Laurits Follert (born 10 April 1996) is a German representative rower. He is a world champion as a member of the German men's eight who are the incumbent world champions taking gold at the 2019 World Rowing Championships in Ottensheim, Austria.

Early rowing career
Follert's club rowing has been from the Crefelder Rowing Club 1883 ev in Krefeld in North Rhine-Westphalia.

International rowing career
Follert's representative debut for Germany came in 2013 when he was selected to row in the men's eight at the World Junior Rowing Championships at Lithuania. That crew rowed to a first placing and a junior world championship.
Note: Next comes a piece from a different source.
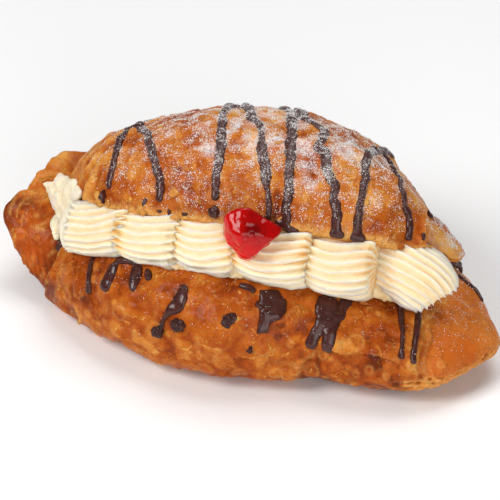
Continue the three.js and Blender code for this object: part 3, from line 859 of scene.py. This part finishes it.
cream_parts = [make_shell(i, *row) for i, row in enumerate(SHELLS)]
cream_parts += [
    # a filler behind the shells, deep yellow as painted shade where it shows between them
    make_lump((2, -8, 39.5), (54, 17.5, 8.5), -12, 1, rough=0.6, tone=0.7, size=(110, 60)),
    make_lump((-54, -13.6, 33), (3.5, 8, 8), 0, 4, rough=0.5, tone=0.25, size=(40, 60)),
    make_bead([(-50, -14, 29.5), (-42, -19, 33.5), (-30, -23, 36), (-22, -25.8, 36.8), (-6, -27, 37.9),
               (7, -26.6, 38), (13, -26, 37), (28, -21.6, 35), (44, -17.4, 33), (52, -14.8, 31),
               (60, -12, 28)], [2.6, 3, 3.0, 3.0, 3.1, 3.0, 2.6, 1.6, 2.8, 3.0, 2.8, 2.6], 3),
    make_smear([(-72.6, 7.9, 31.2), (-69.6, 4.4, 29.3), (-66.9, 1.9, 28.3), (-65.1, 0, 27), (-64, -2, 25.6),
                (-61.4, -5, 27.5), (-57, -8.5, 32), (-53.5, -11, 38), (-52.3, -10.3, 43.6), (-55.9, -4.8, 44),
                (-60.5, 1.2, 40.2), (-64, 7.5, 36.6), (-67.9, 10.4, 34.9), (-69.3, 8.8, 32.6)],
               (-0.8, -1.8, 1.8), 1.2, 5),
    make_smear([(-64.3, -1.5, 26.4), (-66.1, -2.8, 25.5), (-65.5, -5, 24.6), (-63.6, -7.9, 23),
                (-62, -8.8, 22.4), (-60.4, -7.6, 22.6), (-60, -6, 24), (-58.5, -5, 26), (-58.5, -3, 28),
                (-61.5, -1, 28)],
               (-0.6, -1.6, 1.5), 1.0, 6),
]
add_piece("cream", merge(cream_parts), cream, ["cream"])

# ---------------------------------------------------------------- cherry: a cut piece, all soft facets

CHERRY_CENTRE = np.array((10.3, -30.4, 54.6))
# Each flat is the way it faces and its distance from the middle of the piece.
CHERRY_FLATS = [
    ((-0.15, 0.56, 0.82), 7.6), ((0.34, 0.62, 0.7), 6.45), ((0.75, -0.22, -0.62), 6.1),
    ((-0.6, -0.59, -0.54), 7.1), ((-0.95, -0.31, 0), 8.1), ((-0.67, 0.28, 0.68), 8.6),
    ((-0.13, -0.71, 0.69), 6.7), ((0.45, -0.45, 0.77), 5.7), ((0.4, -0.79, 0.47), 5.9),
    ((0, -0.6, -0.8), 8.0), ((0.42, -0.9, -0.05), 5.3), ((-0.4, -0.88, -0.25), 5.8),
    ((-0.75, -0.65, 0.1), 7.2), ((0, 1, -0.1), 5.6), ((0.5, 0.6, -0.3), 7.6), ((1, 0.1, 0.15), 9.6),
    ((-0.6, 0.7, -0.3), 6.5),
]
CHERRY_SHARPNESS = 24


def make_cherry():
    way = ball(110, 150)
    total = 0
    for facing, distance in CHERRY_FLATS:
        total = total + np.maximum(0, way @ unit(np.array(facing)) / distance) ** CHERRY_SHARPNESS
    skin = Skin(way * (total ** (-1 / CHERRY_SHARPNESS))[..., None] + CHERRY_CENTRE)
    skin.push(0.34 * swirl(skin.p, 4.4, 2) + 0.13 * swirl(skin.p, 1.9, 2))
    # darker towards the upper right, and darkest at a core there
    aside = (skin.p - CHERRY_CENTRE) @ np.array((0.6, 0.1, 0.8))
    core = near(skin.p, (12.4, -34.6, 59), (4, 4, 3))
    skin.looks["deep"] = np.clip(0.34 + 0.05 * aside + 0.5 * core, 0, 1)
    return skin.mesh()


add_piece("cherry", make_cherry(), cherry_red, ["cherry"])

# ---------------------------------------------------------------- chocolate: strands and spots on the crust

crust_points, crust_faces, _ = merge(crust_meshes)
crust_tree = BVHTree.FromPolygons(crust_points.tolist(), [f for a in crust_faces for f in a.tolist()])
drip = Noise(51)
STRAND_THICKNESS = 1.25


def on_crust(points):
    """The nearest places on the crust, and the ways it faces there."""
    found = [crust_tree.find_nearest(Vector(p)) for p in points]
    return np.array([f[0] for f in found]), np.array([f[1] for f in found])


def smoothed(rows, passes):
    for _ in range(passes):
        rows = np.concatenate([rows[:1], (rows[:-2] + 2 * rows[1:-1] + rows[2:]) / 4, rows[-1:]])
    return rows


def make_strand(route, widths, seed, wavy):
    """A strand along a route. widths are spread evenly along it, and wavy says how uneven it is."""
    d, path = run_along(route, 0.45)
    path, way = on_crust(path)
    path, way = smoothed(path, 3), unit(smoothed(way, 8))
    side = unit(np.cross(way, np.gradient(path, axis=0)))
    w = spread(widths, d) / 2
    q = np.stack([d, 0 * d + seed * 7.3, 0 * d], -1)
    left = w * (1 + wavy * drip(q, 2.6, 2))
    right = w * (1 + wavy * drip(q + 90, 2.6, 2))
    high = STRAND_THICKNESS * (1 + wavy * drip(q + 50, 2.2, 2)) * np.minimum(1, w / 0.9) ** 0.5
    from_end = np.minimum(d, d[-1] - d) + 0.02
    blunt = np.sqrt(np.clip(1 - (1 - np.minimum(1, from_end / w)) ** 2, 0.02, 1))
    a = np.linspace(0, np.pi, 10)
    across = np.concatenate([np.cos(a), [-0.5, 0.5]])[None]
    up = np.concatenate([np.sin(a) ** 0.75, [0, 0]])[None]
    sunk = np.concatenate([0 * a, [0.5, 0.5]])[None] + 0.25
    reach = np.where(across > 0, left[:, None], right[:, None]) * across * blunt[:, None]
    rise = high[:, None] * up * blunt[:, None] ** 0.7 - sunk
    rings = path[:, None] + side[:, None] * reach[..., None] + way[:, None] * rise[..., None]
    return Skin(rings).mesh()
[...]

In 2014 Follert was selected to row in a junior German men's pair which placed a fourth at the 2014 Junior World Championships.

2015 saw Follert move into the German U23 men's eight which took the gold medal at the World U23 Rowing Championships and then placed third in 2016 at the U23 World Championships in Rotterdam.

Follert in 2017 was elevated to the German senior squad and a coxless four which competed at World Rowing Cups and took sixth place at the 2017 World Rowing Championships. That same four went to the 2016 European Championships and placed seventh. In 2018 he moved into a coxless pair which raced at the World Rowing Cups and the European Championships but he did not race for Germany at the World Championships that year.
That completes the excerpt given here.